Autumn is my favorite season, and I am in the autumn of my life. Frequently, I am seriously ignorant of this fact, though, especially when I wonder how a big party night can have such a lasting effect the next morning or when two days of Weight Watchers doesn’t result in me dropping a size.
But there is no denying that it’s autumn for me, and I’m starting to do those things that I never thought I’d do as a sit back and view the past through the golden tones that only memory can create. A woman in the locker room at my health club juggles a diaper bag, tiny wet swimsuits and her own gear while keeping one hand on her almost-ready-to-stand child. I say, “Oh, what a sweet little man! Enjoy. It goes by so quickly.” I know that this is this little boy’s only October as a toddler. Next year he’ll be running all over, and in a handful of Octobers, he won’t be able to come into the ladies locker room anymore. She’s probably thinking, “That’s easy for you to say, lady, dressed up in yoga gear with no spit-up stains. Looks like you had time for a haircut recently too.” Fortunately, she smiles and thanks me for the compliment. I get to leave the locker room thinking about how I have given the true gift of perspective to this frazzled mother. She wonders how long she’ll have to wait until she can do one thing with two hands instead of seven with one.

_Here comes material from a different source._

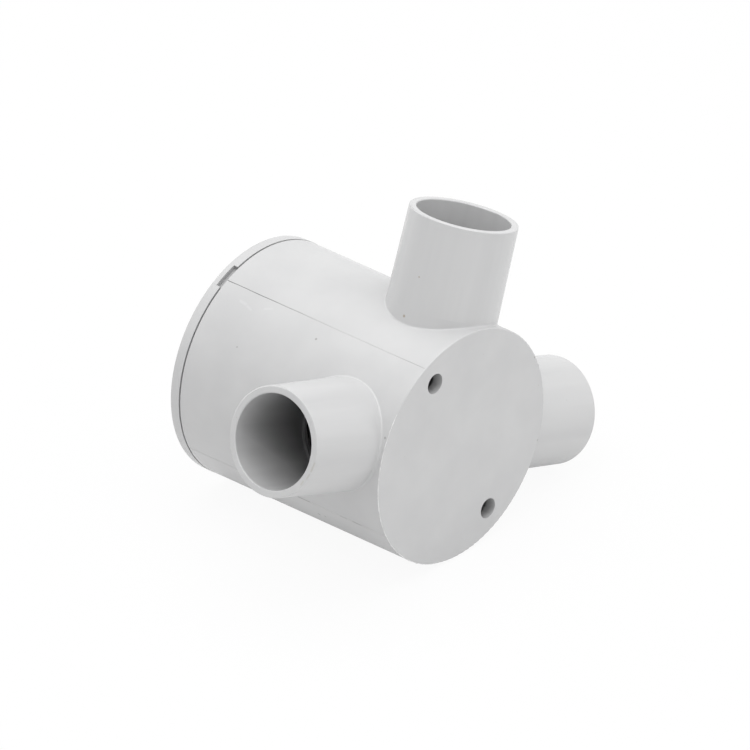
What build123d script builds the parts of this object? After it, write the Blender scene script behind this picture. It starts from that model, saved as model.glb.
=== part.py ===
from build123d import *
from math import radians, tan
import os

os.makedirs("parts", exist_ok=True)

# Deep round junction box for rigid conduit, with a left and a right socket in line and a tee socket
# between them. The flat base stands on the XY plane, the box's axis is +Z and the tee points along -Y.
# The lid seats on the rim and is held by two screws in threaded inserts. All sizes are millimetres.

# Cup
base_diameter = 65.0
cup_draft = 0.25             # degrees, the cup widens towards its rim
rim_height = 68.7
wall = 2.5
floor_thickness = 3.0
base_edge_round = 0.35
floor_corner_round = 1.0

# Lid seat: a raised land inside the rim, so that a thin shadow gap shows outside it
shadow_gap = 0.5
seat_width = 1.0

# Conduit sockets, one moulding with the cup
conduit_diameter = 25.0
conduit_clearance = 0.05     # radial
socket_wall = 1.95           # at the mouth
socket_draft = 0.75          # degrees, the socket thickens towards its root
socket_reach = 57.9          # from the box's axis to a mouth
conduit_entry = 27.0         # from a mouth to the shoulder that stops the conduit
stop_ledge = 0.85            # radial width of that shoulder
socket_base_gap = 1.4        # from the base plane up to the sockets
socket_root_fillet = 0.5
mouth_round = 0.3
socket_headings = {"left": 180, "right": 0, "tee": 270}

# Fixing holes through the floor, on one diagonal
fixing_hole_diameter = 5.6
fixing_hole_inset = 6.95     # from the cup's outside at the base in to a hole's axis
fixing_hole_heading = 46.5

# Screw pillars up the inside of the wall, on the other diagonal
pillar_inset = 7.1           # from the cup's outside at the base in to a pillar's axis
pillar_diameter = 9.0
pillar_web = 5.0
pillar_drop = 3.0            # from the lid seat down to a pillar's top
pillar_headings = {"right": -45, "left": 135}
screw_hole_depth = 14.0

# Threaded inserts in the pillars
insert_diameter = 6.2
insert_length = 9.0
insert_set_back = 0.2

# Lid
lid_thickness = 3.0
lid_overhang = 0.05          # beyond the rim
lid_edge_round = 0.4
spigot_clearance = 0.15      # radial, inside the rim
spigot_wall = 1.6
spigot_depth = 2.4
boss_diameter = 8.0
boss_gap = 0.1               # between a boss and its pillar, so that the lid bears on the rim
lid_hole_diameter = 4.5

# Pry notch in the lid's lower edge, just past the diagonal towards the tee
notch_width = 7.5
notch_height = 1.3
notch_depth = 1.4
notch_heading = 227.0

# Lid screws
thread_diameter = 4.0
thread_clearance = 0.05      # radial, in the insert
screw_length = 16.0
screw_head_diameter = 8.0
screw_head_height = 2.6
screw_head_side = 0.9
cross_recess_span = 4.2
cross_recess_width = 0.95
cross_recess_depth = 1.5
cross_recess_draft = 8.0     # degrees

# Sizes worked out from those above
base_radius = base_diameter / 2
rim_radius = base_radius + rim_height * tan(radians(cup_draft))
seat_height = rim_height + shadow_gap
lid_top = seat_height + lid_thickness
fixing_hole_circle = base_radius - fixing_hole_inset
pillar_circle = base_radius - pillar_inset
inner_base_radius = base_radius - wall
inner_rim_radius = rim_radius - wall
bore_radius = conduit_diameter / 2 + conduit_clearance
socket_mouth_radius = bore_radius + socket_wall
socket_root_radius = socket_mouth_radius + (socket_reach - base_radius) * tan(radians(socket_draft))
socket_axis_radius = socket_mouth_radius + socket_reach * tan(radians(socket_draft))
socket_axis_height = socket_base_gap + socket_root_radius
pillar_top = seat_height - pillar_drop
dome_rise = screw_head_height - screw_head_side
dome_radius = (dome_rise**2 + (screw_head_diameter / 2) ** 2) / (2 * dome_rise)


def heading_vector(heading):
    """Unit vector in the XY plane at a heading in degrees."""
    return Vector(1, 0, 0).rotate(Axis.Z, heading)


def socket_plane(heading):
    """Plane through the box's axis whose normal runs along a socket and out of its mouth."""
    return Plane(origin=(0, 0, socket_axis_height), x_dir=(0, 0, 1), z_dir=heading_vector(heading))


def mouth_edges(part, heading):
    """The two circles round a socket's mouth."""
    return part.edges().filter_by(GeomType.CIRCLE).sort_by(Axis((0, 0, 0), heading_vector(heading)))[-2:]


def on_pillar(heading, height):
    """Point on a pillar's axis at a height."""
    return heading_vector(heading) * pillar_circle + Vector(0, 0, height)


# Box body: the cup, its sockets and its pillars are one moulding
with BuildPart() as box_body:
    # Outside of the cup, solid for now
    with BuildSketch(Plane.XZ):
        with BuildLine():
            Polyline(
                (0, 0),
                (base_radius, 0),
                (rim_radius, rim_height),
                (inner_rim_radius + seat_width, rim_height),
                (inner_rim_radius + seat_width, seat_height),
                (0, seat_height),
                close=True,
            )
        make_face()
    revolve(axis=Axis.Z)

    # Outside of the sockets, blended into the cup
    with Locations([socket_plane(heading) for heading in socket_headings.values()]):
        Cone(
            bottom_radius=socket_axis_radius,
            top_radius=socket_mouth_radius,
            height=socket_reach,
            align=(Align.CENTER, Align.CENTER, Align.MIN),
        )
    root_edges = box_body.edges(Select.LAST).filter_by(GeomType.BSPLINE)
    fillet(root_edges, radius=socket_root_fillet)
    fillet(box_body.faces().sort_by(Axis.Z)[0].outer_wire().edges(), radius=base_edge_round)

    # Inside of the cup
    with BuildSketch(Plane.XZ):
        with BuildLine():
            Polyline(
                (0, floor_thickness),
                (inner_base_radius, floor_thickness),
                (inner_rim_radius, seat_height),
                (0, seat_height),
                close=True,
            )
        make_face()
    revolve(axis=Axis.Z, mode=Mode.SUBTRACT)
    floor_edge = box_body.edges(Select.LAST).filter_by(GeomType.CIRCLE).sort_by(Axis.Z)[0]
    fillet(floor_edge, radius=floor_corner_round)

    # Pillars, each joined to the wall by a web
    with BuildSketch(Plane.XY.offset(floor_thickness)):
        for heading in pillar_headings.values():
            with PolarLocations(pillar_circle, 1, start_angle=heading):
                Circle(pillar_diameter / 2)
                Rectangle(
                    base_radius - wall / 2 - pillar_circle,
                    pillar_web,
                    align=(Align.MIN, Align.CENTER),
                )
    extrude(amount=pillar_top - floor_thickness)

    # Conduit bores down to their stops, and the smaller ways on into the cup
    with Locations([socket_plane(heading) for heading in socket_headings.values()]):
        Cylinder(
            bore_radius - stop_ledge,
            socket_reach,
            align=(Align.CENTER, Align.CENTER, Align.MIN),
            mode=Mode.SUBTRACT,
        )
    with Locations(
        [socket_plane(heading).offset(socket_reach - conduit_entry) for heading in socket_headings.values()]
    ):
        Cylinder(
            bore_radius,
            conduit_entry,
            align=(Align.CENTER, Align.CENTER, Align.MIN),
            mode=Mode.SUBTRACT,
        )
    for heading in socket_headings.values():
        fillet(mouth_edges(box_body, heading), radius=mouth_round)

    # Fixing holes through the floor
    with PolarLocations(fixing_hole_circle, 2, start_angle=fixing_hole_heading):
        Cylinder(
            fixing_hole_diameter / 2,
            floor_thickness,
            align=(Align.CENTER, Align.CENTER, Align.MIN),
            mode=Mode.SUBTRACT,
        )

    # Pockets for the inserts, with a narrower hole below for the screw's tip
    with Locations([on_pillar(heading, pillar_top) for heading in pillar_headings.values()]):
        CounterBoreHole(
            radius=thread_diameter / 2 + thread_clearance,
            counter_bore_radius=insert_diameter / 2,
            counter_bore_depth=insert_length + insert_set_back,
            depth=screw_hole_depth,
        )

# Lid: a disc with a locating spigot and two screw bosses under it
with BuildPart() as lid:
    with BuildSketch(Plane.XY.offset(seat_height)):
        Circle(rim_radius + lid_overhang)
    extrude(amount=lid_thickness)
    fillet(lid.edges().sort_by(Axis.Z)[-1], radius=lid_edge_round)
    with BuildSketch(Plane.XY.offset(seat_height)):
        Circle(inner_rim_radius - spigot_clearance)
        Circle(inner_rim_radius - spigot_clearance - spigot_wall, mode=Mode.SUBTRACT)
    extrude(amount=-spigot_depth)
    with BuildSketch(Plane.XY.offset(seat_height)):
        with Locations([on_pillar(heading, 0) for heading in pillar_headings.values()]):
            Circle(boss_diameter / 2)
    extrude(amount=-(pillar_drop - boss_gap))
    with Locations([on_pillar(heading, lid_top) for heading in pillar_headings.values()]):
        Hole(radius=lid_hole_diameter / 2)
    with PolarLocations(rim_radius + lid_overhang, 1, start_angle=notch_heading):
        with Locations((0, 0, seat_height)):
            Box(
                2 * notch_depth,
                notch_width,
                notch_height,
                align=(Align.CENTER, Align.CENTER, Align.MIN),
                mode=Mode.SUBTRACT,
            )

box_body.part.label = "box_body"
export_step(box_body.part, "parts/box_body.step")
lid.part.label = "lid"
export_step(lid.part, "parts/lid.step")

# A brass insert and a lid screw at each pillar
for side, heading in pillar_headings.items():
    insert_top = pillar_top - insert_set_back
    with BuildPart() as brass_insert:
        with BuildSketch(Plane(on_pillar(heading, insert_top))):
            Circle(insert_diameter / 2)
            Circle(thread_diameter / 2 + thread_clearance, mode=Mode.SUBTRACT)
        extrude(amount=-insert_length)
    brass_insert.part.label = f"brass_insert_{side}"
    export_step(brass_insert.part, f"parts/brass_insert_{side}.step")

    head_plane = Plane(on_pillar(heading, lid_top))
    with BuildPart() as lid_screw:
        # Pan head: a short straight side under a dome
        with BuildSketch(Plane(head_plane.origin, x_dir=(1, 0, 0), z_dir=(0, -1, 0))):
            with BuildLine():
                Polyline(
                    (0, screw_head_height),
                    (0, 0),
                    (screw_head_diameter / 2, 0),
                    (screw_head_diameter / 2, screw_head_side),
                )
                RadiusArc(
                    (screw_head_diameter / 2, screw_head_side),
                    (0, screw_head_height),
                    -dome_radius,
                )
            make_face()
        revolve(axis=Axis(head_plane.origin, (0, 0, 1)))
        with BuildSketch(head_plane):
            Circle(thread_diameter / 2)
        extrude(amount=-screw_length)
        with BuildSketch(head_plane.offset(screw_head_height)):
            Rectangle(cross_recess_span, cross_recess_width)
            Rectangle(cross_recess_width, cross_recess_span)
        extrude(amount=-cross_recess_depth, taper=cross_recess_draft, mode=Mode.SUBTRACT)
    lid_screw.part.label = f"lid_screw_{side}"
    export_step(lid_screw.part, f"parts/lid_screw_{side}.step")
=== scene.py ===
import math

import bmesh
import bpy
from mathutils import Matrix, Vector, noise


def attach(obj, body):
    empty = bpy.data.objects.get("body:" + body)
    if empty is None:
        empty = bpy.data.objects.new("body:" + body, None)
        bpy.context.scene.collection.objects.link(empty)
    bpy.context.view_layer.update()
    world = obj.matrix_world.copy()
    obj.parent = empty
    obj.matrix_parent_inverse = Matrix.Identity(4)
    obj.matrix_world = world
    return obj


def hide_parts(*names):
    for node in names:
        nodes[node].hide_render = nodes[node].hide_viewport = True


# Deep round junction box for conduit. It stands on its base in the frame, with its axis along +Z and its
# tee socket along -Y. The photo's world is turned instead, so that the box lies on its side in it.
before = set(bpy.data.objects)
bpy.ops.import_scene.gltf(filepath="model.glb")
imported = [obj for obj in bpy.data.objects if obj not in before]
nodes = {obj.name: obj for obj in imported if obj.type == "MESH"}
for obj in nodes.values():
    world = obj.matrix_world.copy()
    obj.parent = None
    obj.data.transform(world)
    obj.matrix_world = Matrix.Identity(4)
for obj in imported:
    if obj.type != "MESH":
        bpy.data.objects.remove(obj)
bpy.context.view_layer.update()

# Sizes of the box, in millimetres. MM turns them into metres.
MM = 0.001
BASE_RADIUS = 32.5
CUP_DRAFT = math.tan(math.radians(0.25))
RIM_HEIGHT = 68.7
LID_TOP = 72.2
PILLAR_CIRCLE = 25.4
PILLAR_HEADINGS = {"left": 135, "right": -45}
SOCKET_AXIS_HEIGHT = 16.2325
SOCKET_REACH = 57.9
SOCKET_ROOT = 33.3
BORE_RADIUS = 12.55
INSERT_TOP = 66.0
THREAD_PITCH = 0.7

# Upwards in the photo
PHOTO_UP = Vector((-0.3302, -0.9439, 0.0))


# ---------------------------------------------------------------- node helpers
def add(tree, kind, inputs=None, **settings):
    """A new node with its settings, and its inputs as values or as sockets to link."""
    node = tree.nodes.new(kind)
    for key, value in settings.items():
        setattr(node, key, value)
    for key, value in (inputs or {}).items():
        if isinstance(value, bpy.types.NodeSocket):
            tree.links.new(value, node.inputs[key])
        else:
            node.inputs[key].default_value = value
    return node


def ramp(tree, value, low, high, to_low=0.0, to_high=1.0):
    """A value stretched from low..high to to_low..to_high, clamped."""
    inputs = {"Value": value, "From Min": low, "From Max": high, "To Min": to_low, "To Max": to_high}
    return add(tree, "ShaderNodeMapRange", inputs).outputs["Result"]


def math_node(tree, operation, a, b=0.0):
    return add(tree, "ShaderNodeMath", {0: a, 1: b}, operation=operation).outputs[0]


def vector_node(tree, operation, inputs, output="Vector"):
    return add(tree, "ShaderNodeVectorMath", inputs, operation=operation).outputs[output]


def mix_colour(tree, factor, a, b):
    node = add(tree, "ShaderNodeMix", data_type="RGBA")
    sockets = {socket.identifier: socket for socket in node.inputs}
    for key, value in (("Factor_Float", factor), ("A_Color", a), ("B_Color", b)):
        if isinstance(value, bpy.types.NodeSocket):
            tree.links.new(value, sockets[key])
        else:
            sockets[key].default_value = value
    return next(socket for socket in node.outputs if socket.identifier == "Result_Color")


def own_place(tree):
    """A point's place in the piece's own coordinates, so that a texture stays put as the piece moves."""
    return add(tree, "ShaderNodeTexCoord").outputs["Object"]


def noise_tone(tree, scale, detail):
    """Cloudy tone between 0 and 1, most of it near 0.5."""
    inputs = {"Vector": own_place(tree), "Scale": scale, "Detail": detail}
    return add(tree, "ShaderNodeTexNoise", inputs).outputs["Fac"]


def grey(level):
    return (level, level, level, 1)


def new_material(name, roughness, metallic=0.0):
    material = bpy.data.materials.new(name)
    material.use_nodes = True
    shader = material.node_tree.nodes["Principled BSDF"]
    shader.inputs["Roughness"].default_value = roughness
    shader.inputs["Metallic"].default_value = metallic
    shader.inputs["IOR"].default_value = 1.5
    return material, material.node_tree, shader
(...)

And that is what autumn has always been for me… the chance to turn around and collect in my mental arms all the beautiful things the world has given since the first seedling reared its leaf-tops through the soil many months ago. All the failures, regrets and pure pain fall way, and I am left with lessons learned, rewards relished and the swell of duende that allows me to render my pain and happiness together as the definition of living. Without both sides of that coin, we cannot say that we are truly alive.
Some people liken autumn to death. The plants die back, the leaves fall from the trees, the grass goes dormant. I think of it as the opportunity to savor all that has passed, and recast it in the perspective of someone who now has a little bit more experience.
The obstacles of age bother me. It is inconvenient that my energy isn’t the same, and my body doesn’t respond to change so quickly. The annoyances of the season frustrate me at times too. But, I am enjoying this autumn of life as much as the one that comes once a year.